→ **Exercise aim**: Only one stretch of the data below should be repeated: the lines from the line containing "body = strip.fuse(foot).removeSplitter()" through the line containing "press band: one", inclusive, exactly as they are.

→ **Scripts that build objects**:
● ● ● ● ●

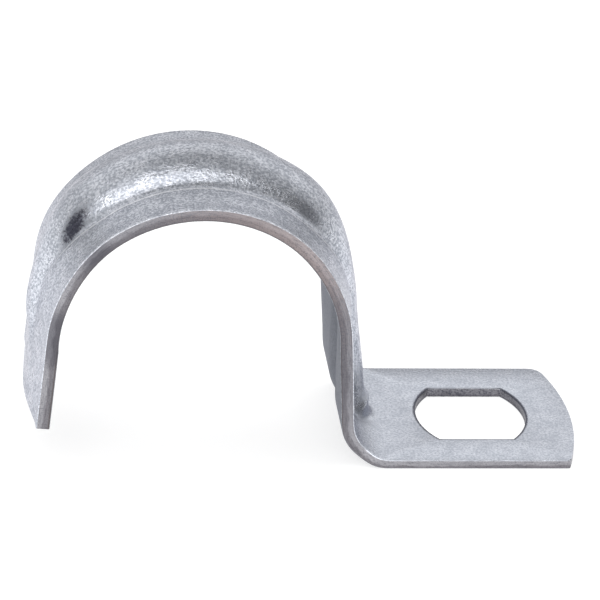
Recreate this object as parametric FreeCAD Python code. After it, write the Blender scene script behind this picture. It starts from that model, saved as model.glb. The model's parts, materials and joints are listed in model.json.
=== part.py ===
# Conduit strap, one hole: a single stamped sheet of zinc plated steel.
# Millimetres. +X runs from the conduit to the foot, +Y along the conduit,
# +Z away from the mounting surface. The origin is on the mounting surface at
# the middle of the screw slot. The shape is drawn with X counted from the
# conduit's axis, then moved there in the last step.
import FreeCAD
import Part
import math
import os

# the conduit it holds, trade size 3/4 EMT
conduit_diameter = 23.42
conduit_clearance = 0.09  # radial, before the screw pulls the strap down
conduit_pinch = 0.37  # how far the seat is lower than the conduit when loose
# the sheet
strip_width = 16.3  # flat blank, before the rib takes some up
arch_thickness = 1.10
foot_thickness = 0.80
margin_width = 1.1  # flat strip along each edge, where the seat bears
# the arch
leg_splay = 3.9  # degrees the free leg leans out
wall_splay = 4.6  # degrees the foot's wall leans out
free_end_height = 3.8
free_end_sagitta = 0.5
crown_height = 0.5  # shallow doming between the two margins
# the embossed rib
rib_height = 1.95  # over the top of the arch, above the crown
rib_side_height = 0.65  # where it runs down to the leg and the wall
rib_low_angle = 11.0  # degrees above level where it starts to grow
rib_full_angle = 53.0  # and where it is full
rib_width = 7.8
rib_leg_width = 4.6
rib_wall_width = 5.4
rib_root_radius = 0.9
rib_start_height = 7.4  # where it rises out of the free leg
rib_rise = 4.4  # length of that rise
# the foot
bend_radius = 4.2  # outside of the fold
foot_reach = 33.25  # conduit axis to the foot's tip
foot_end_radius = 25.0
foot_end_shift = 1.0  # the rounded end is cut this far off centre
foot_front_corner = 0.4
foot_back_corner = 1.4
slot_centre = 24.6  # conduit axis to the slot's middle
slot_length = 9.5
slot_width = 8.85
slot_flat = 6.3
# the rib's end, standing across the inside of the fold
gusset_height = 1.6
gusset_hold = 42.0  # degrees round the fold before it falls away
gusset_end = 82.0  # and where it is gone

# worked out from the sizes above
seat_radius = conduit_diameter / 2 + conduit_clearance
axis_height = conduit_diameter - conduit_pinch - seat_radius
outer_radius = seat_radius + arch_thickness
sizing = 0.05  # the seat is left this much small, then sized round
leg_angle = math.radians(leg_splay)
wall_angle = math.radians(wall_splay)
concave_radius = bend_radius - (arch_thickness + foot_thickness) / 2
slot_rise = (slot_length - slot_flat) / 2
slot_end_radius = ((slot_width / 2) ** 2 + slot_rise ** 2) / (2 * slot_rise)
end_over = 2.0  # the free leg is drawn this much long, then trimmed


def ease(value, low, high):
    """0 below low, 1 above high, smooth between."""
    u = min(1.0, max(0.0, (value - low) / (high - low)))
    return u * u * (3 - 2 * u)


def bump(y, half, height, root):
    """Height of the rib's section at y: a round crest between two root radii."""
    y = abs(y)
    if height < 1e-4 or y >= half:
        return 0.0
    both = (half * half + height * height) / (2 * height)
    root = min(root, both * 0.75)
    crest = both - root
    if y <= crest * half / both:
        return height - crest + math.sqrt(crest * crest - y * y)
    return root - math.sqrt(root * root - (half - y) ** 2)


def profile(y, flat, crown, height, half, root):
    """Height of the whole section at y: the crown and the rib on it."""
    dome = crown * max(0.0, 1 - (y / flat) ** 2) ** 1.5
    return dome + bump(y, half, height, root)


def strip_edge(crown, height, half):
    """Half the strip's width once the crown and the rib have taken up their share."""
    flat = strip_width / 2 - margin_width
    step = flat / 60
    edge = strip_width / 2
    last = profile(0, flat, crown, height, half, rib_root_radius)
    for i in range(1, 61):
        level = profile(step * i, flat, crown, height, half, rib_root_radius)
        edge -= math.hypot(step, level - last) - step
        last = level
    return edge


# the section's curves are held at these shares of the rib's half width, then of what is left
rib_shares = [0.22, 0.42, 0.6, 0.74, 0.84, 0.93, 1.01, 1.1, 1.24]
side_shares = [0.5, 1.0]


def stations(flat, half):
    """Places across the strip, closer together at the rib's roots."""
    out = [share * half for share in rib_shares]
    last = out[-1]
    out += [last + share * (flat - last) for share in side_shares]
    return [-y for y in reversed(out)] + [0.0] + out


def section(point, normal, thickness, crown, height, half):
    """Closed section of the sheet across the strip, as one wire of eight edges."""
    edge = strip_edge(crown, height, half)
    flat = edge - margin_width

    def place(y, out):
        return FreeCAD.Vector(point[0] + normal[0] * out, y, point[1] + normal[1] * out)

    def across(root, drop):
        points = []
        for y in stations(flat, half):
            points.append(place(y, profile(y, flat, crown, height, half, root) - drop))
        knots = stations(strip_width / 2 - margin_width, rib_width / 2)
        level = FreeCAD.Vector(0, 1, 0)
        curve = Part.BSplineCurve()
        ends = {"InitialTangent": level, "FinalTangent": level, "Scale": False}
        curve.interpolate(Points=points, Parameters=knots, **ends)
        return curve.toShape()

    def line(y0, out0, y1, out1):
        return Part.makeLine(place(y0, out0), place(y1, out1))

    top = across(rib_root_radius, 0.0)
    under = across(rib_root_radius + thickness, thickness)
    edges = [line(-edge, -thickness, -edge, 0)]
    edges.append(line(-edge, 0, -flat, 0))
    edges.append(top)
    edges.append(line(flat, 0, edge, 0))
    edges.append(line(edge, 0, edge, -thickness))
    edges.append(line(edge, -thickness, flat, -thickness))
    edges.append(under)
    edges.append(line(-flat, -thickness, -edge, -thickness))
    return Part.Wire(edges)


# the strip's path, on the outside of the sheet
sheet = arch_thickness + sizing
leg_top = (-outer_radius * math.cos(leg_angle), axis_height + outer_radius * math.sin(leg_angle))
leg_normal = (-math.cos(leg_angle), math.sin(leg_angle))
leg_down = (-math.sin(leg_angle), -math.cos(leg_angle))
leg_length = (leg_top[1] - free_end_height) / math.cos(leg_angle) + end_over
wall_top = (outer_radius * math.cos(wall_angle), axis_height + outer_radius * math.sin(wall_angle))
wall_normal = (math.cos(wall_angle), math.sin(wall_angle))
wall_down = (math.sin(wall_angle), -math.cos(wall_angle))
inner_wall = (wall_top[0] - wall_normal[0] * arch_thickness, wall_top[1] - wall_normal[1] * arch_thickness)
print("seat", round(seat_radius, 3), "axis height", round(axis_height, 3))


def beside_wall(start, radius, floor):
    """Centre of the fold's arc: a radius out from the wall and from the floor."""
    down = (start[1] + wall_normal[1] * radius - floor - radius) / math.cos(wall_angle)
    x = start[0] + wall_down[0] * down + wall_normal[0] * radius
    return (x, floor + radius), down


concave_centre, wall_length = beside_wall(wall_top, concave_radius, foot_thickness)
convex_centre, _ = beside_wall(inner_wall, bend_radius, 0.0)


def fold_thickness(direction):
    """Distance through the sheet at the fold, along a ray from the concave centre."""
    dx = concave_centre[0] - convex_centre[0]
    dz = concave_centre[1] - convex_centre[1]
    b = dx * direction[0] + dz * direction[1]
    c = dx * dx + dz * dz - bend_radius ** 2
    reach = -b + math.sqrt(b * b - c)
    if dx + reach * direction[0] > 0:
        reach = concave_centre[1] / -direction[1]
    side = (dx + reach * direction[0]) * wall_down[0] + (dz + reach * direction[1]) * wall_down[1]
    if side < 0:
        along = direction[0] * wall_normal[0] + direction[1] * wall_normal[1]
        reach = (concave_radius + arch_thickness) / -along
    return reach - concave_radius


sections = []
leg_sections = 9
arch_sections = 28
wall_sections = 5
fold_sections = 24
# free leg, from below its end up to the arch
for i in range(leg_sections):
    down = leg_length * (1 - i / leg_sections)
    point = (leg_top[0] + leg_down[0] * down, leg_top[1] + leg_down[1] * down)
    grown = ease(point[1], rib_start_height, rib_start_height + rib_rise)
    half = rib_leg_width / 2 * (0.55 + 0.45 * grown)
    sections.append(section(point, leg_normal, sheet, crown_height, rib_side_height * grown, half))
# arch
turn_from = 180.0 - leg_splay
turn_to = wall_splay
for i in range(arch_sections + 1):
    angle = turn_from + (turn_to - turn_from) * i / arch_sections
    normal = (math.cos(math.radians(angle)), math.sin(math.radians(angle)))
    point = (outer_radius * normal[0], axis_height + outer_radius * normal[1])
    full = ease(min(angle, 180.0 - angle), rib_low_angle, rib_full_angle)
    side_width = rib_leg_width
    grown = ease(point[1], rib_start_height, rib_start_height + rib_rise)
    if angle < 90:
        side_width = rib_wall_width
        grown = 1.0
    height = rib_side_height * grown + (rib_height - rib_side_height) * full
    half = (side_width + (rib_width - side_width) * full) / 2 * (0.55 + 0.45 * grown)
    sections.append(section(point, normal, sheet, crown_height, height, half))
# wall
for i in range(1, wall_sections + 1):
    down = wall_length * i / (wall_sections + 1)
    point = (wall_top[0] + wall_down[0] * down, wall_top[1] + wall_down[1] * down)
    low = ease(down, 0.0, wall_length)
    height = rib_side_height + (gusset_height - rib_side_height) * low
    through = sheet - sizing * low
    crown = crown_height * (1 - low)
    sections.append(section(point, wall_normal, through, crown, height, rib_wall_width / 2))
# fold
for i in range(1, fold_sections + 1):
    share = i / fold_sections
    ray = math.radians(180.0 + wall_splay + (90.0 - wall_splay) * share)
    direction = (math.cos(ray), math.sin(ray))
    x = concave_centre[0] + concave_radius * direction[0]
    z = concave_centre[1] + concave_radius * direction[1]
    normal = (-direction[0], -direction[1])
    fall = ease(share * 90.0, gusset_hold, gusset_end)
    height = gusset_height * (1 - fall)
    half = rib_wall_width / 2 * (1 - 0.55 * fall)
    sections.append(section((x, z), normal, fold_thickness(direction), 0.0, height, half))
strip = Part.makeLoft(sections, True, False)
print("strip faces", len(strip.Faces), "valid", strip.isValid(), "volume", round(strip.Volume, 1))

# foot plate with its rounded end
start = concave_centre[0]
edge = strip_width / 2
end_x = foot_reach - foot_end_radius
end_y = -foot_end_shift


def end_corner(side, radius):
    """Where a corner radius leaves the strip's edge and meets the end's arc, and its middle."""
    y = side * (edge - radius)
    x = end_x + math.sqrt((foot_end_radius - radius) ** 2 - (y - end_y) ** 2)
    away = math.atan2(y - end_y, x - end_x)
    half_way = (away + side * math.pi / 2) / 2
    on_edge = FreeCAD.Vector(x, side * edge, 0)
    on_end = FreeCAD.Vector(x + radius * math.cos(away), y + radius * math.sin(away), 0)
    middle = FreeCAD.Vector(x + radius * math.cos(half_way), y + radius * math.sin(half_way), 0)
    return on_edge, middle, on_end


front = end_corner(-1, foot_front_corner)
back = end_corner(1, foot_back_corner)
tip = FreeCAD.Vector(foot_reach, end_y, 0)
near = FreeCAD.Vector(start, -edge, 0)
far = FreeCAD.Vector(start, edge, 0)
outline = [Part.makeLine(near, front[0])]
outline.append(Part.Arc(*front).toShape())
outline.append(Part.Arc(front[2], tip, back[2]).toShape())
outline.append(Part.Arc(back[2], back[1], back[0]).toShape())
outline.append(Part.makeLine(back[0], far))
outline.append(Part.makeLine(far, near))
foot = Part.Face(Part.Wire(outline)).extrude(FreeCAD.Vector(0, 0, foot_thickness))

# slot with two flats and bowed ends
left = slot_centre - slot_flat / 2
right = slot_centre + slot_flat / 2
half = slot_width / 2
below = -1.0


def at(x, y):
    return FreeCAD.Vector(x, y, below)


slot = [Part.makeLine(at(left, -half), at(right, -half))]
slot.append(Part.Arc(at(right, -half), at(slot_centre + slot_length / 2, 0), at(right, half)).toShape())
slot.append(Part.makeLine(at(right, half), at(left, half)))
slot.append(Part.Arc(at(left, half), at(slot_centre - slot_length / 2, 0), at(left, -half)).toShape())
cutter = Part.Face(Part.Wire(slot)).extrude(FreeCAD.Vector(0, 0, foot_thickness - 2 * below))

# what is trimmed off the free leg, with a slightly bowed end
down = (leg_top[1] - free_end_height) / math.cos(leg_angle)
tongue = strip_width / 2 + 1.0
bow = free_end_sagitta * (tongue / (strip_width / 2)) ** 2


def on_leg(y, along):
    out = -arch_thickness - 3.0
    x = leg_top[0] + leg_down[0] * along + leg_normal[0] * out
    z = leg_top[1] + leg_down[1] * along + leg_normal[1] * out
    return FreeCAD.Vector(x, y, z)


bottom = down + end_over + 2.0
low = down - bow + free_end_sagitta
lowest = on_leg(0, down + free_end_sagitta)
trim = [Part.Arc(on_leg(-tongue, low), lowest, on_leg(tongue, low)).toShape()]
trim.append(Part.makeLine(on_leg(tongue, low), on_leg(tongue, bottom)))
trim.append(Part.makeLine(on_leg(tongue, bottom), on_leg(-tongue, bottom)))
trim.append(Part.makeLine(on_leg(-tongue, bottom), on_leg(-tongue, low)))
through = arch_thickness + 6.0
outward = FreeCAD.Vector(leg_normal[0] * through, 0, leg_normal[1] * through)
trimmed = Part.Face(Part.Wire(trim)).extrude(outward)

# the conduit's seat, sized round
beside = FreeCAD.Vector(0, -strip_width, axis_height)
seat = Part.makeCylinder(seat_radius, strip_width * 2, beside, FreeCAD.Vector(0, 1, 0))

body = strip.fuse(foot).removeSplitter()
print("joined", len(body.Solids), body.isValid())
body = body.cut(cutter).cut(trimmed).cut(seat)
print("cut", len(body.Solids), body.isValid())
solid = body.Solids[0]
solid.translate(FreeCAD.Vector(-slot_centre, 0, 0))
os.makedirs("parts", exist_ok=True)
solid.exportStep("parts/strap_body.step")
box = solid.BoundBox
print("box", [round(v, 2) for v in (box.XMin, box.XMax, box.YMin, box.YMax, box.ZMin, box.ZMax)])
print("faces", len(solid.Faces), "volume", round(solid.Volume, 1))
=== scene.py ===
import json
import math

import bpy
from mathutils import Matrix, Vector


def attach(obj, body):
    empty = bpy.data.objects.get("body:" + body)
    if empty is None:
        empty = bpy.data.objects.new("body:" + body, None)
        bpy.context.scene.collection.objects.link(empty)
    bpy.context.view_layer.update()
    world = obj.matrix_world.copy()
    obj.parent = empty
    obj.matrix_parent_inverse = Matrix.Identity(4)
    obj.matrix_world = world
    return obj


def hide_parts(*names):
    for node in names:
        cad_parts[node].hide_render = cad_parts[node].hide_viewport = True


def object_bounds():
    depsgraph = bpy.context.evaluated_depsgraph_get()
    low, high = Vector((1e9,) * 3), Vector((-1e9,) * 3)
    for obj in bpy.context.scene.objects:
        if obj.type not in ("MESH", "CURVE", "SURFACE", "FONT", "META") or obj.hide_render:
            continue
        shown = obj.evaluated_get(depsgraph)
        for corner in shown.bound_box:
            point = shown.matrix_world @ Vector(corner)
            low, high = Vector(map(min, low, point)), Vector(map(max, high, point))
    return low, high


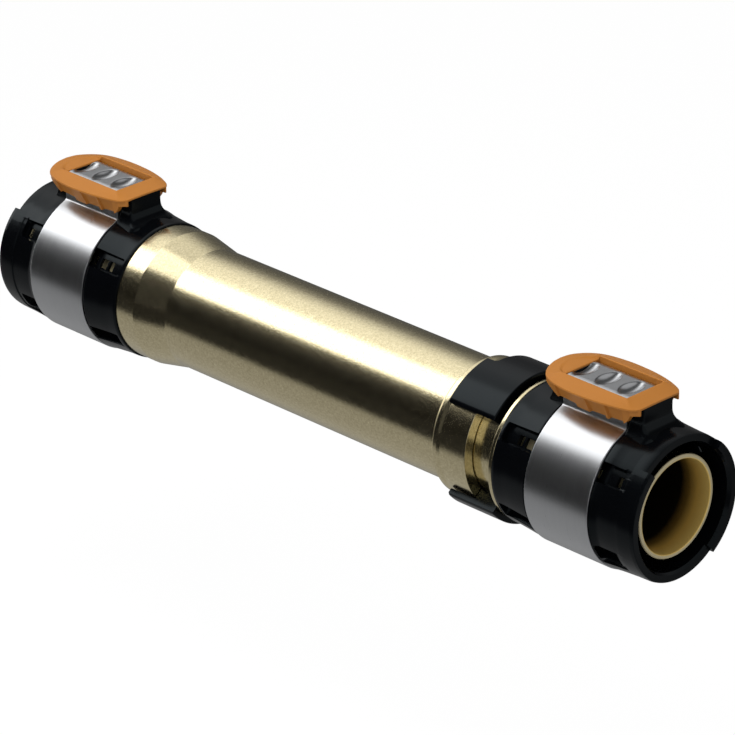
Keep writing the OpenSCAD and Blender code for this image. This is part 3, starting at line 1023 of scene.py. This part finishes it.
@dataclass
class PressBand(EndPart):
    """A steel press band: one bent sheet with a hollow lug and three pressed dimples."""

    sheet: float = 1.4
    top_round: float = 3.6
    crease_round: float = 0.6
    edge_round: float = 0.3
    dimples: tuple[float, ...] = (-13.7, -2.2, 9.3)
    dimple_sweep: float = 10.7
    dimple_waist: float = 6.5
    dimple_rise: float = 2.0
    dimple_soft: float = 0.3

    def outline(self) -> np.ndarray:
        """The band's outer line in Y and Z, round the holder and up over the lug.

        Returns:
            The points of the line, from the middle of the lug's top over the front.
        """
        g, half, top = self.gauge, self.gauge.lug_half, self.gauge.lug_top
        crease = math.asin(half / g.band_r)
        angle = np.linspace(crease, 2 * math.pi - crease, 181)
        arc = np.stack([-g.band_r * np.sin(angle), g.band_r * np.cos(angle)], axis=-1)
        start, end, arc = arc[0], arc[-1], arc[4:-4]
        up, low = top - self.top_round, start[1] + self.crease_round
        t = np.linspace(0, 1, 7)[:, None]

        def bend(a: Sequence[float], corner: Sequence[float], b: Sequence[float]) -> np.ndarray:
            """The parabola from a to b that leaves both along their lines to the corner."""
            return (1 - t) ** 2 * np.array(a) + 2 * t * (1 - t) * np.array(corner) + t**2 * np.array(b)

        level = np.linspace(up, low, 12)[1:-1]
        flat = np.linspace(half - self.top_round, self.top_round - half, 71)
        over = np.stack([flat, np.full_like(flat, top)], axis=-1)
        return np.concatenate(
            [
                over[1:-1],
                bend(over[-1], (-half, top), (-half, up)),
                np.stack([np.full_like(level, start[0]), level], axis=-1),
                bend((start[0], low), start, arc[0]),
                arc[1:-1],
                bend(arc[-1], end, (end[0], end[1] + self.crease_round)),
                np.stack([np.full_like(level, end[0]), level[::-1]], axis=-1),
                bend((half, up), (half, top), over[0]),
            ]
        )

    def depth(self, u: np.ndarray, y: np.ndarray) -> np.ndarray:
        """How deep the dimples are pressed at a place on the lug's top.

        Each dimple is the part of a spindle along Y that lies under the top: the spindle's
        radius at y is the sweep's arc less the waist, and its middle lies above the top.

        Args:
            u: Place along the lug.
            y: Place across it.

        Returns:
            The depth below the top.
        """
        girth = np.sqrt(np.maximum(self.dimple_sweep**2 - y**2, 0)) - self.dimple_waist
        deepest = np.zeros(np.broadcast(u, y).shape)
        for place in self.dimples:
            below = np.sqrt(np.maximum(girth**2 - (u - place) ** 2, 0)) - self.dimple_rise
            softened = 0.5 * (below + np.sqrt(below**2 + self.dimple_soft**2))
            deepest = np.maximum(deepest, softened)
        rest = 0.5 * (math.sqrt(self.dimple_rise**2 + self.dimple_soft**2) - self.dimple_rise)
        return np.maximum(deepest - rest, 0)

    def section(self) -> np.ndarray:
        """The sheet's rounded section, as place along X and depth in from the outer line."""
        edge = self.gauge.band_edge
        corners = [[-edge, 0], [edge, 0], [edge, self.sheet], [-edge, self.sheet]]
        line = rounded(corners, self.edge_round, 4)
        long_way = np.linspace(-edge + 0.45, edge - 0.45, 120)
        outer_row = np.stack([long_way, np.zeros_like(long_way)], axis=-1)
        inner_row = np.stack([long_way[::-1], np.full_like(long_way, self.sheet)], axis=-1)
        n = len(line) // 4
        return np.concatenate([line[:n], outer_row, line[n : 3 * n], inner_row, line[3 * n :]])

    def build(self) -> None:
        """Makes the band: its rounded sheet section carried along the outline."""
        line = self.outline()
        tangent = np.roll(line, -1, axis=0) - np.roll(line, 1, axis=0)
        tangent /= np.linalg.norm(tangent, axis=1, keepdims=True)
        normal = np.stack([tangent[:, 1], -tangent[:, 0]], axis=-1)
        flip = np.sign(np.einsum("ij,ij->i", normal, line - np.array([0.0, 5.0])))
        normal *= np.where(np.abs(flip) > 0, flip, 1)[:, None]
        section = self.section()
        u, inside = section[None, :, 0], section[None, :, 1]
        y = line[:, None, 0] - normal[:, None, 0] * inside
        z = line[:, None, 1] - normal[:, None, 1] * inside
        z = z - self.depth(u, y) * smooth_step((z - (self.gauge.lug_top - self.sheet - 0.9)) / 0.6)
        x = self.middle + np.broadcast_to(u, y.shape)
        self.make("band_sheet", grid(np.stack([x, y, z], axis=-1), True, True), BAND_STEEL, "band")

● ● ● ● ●

→ **Worked solution**:
body = strip.fuse(foot).removeSplitter()
print("joined", len(body.Solids), body.isValid())
body = body.cut(cutter).cut(trimmed).cut(seat)
print("cut", len(body.Solids), body.isValid())
solid = body.Solids[0]
solid.translate(FreeCAD.Vector(-slot_centre, 0, 0))
os.makedirs("parts", exist_ok=True)
solid.exportStep("parts/strap_body.step")
box = solid.BoundBox
print("box", [round(v, 2) for v in (box.XMin, box.XMax, box.YMin, box.YMax, box.ZMin, box.ZMax)])
print("faces", len(solid.Faces), "volume", round(solid.Volume, 1))
=== scene.py ===
import json
import math

import bpy
from mathutils import Matrix, Vector


def attach(obj, body):
    empty = bpy.data.objects.get("body:" + body)
    if empty is None:
        empty = bpy.data.objects.new("body:" + body, None)
        bpy.context.scene.collection.objects.link(empty)
    bpy.context.view_layer.update()
    world = obj.matrix_world.copy()
    obj.parent = empty
    obj.matrix_parent_inverse = Matrix.Identity(4)
    obj.matrix_world = world
    return obj


def hide_parts(*names):
    for node in names:
        cad_parts[node].hide_render = cad_parts[node].hide_viewport = True


def object_bounds():
    depsgraph = bpy.context.evaluated_depsgraph_get()
    low, high = Vector((1e9,) * 3), Vector((-1e9,) * 3)
    for obj in bpy.context.scene.objects:
        if obj.type not in ("MESH", "CURVE", "SURFACE", "FONT", "META") or obj.hide_render:
            continue
        shown = obj.evaluated_get(depsgraph)
        for corner in shown.bound_box:
            point = shown.matrix_world @ Vector(corner)
            low, high = Vector(map(min, low, point)), Vector(map(max, high, point))
    return low, high


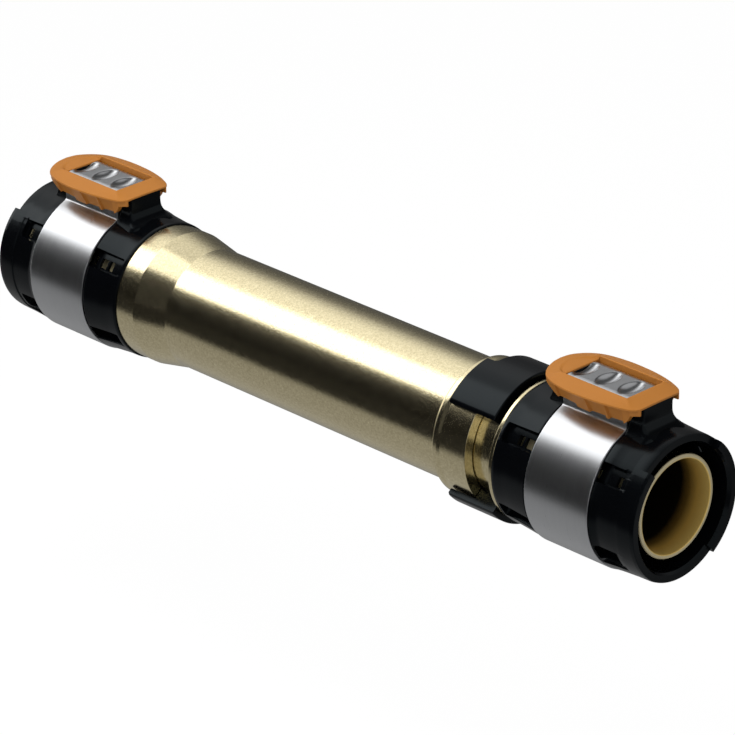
Keep writing the OpenSCAD and Blender code for this image. This is part 3, starting at line 1023 of scene.py. This part finishes it.
@dataclass
class PressBand(EndPart):
    """A steel press band: one bent sheet with a hollow lug and three pressed dimples."""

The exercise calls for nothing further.